I just want to wrap up today, by summarizing these, what can you really do about this, as a company (startup) from China? No.1 you have to learn to embrace the diversity of the region, you have to accept. The region is very different, but if you want to be successful, you have to be able to scale across all countries. If you are just doing Indonesia and Thailand, it’s subscale, it’s too small. As we know, when it comes to Internet business, you have to get to the scale, if you want to do the scale, you have to do across the region. But that is really hard. First it takes the right product, managing in the right way, but it is worth investment. No. 2, this is very unique to China. As I said before, in Southeast Asia we have a shortage of R&D talent. China has a lot of it. This is an atural strength for Chinese companies going to region, you have product, technology which you can bring into the region and make a huge impact. Last but not least, many friends asking, it is hot in China now. Can we copy a good idea from China to Thailand, Indonesia?
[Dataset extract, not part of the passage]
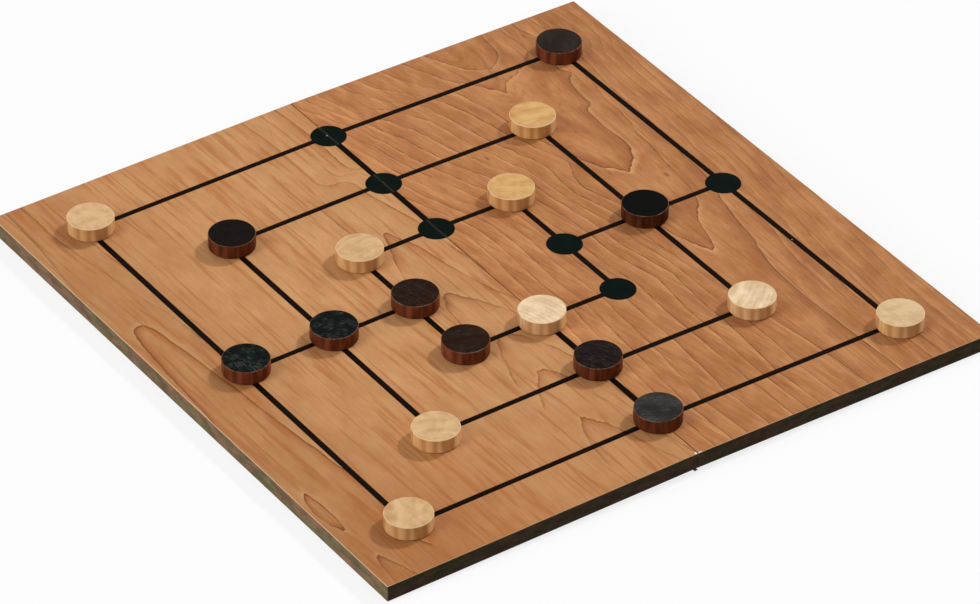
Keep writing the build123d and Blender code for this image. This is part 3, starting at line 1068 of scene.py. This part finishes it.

I said, it depends, most of the time you cannot, it depends on what you have. One thing we have to accept is that, Southeast Asia is not China. They will never be as big, as rich or as fast exponentially. But it’s a market of 400 million people, if you really invest time, money, and patience, to find what users really need, I think you will find it to be areally exciting market, and also a good place to take vacation.

So anyway, thank you very much, thank you for your time, and happy new year.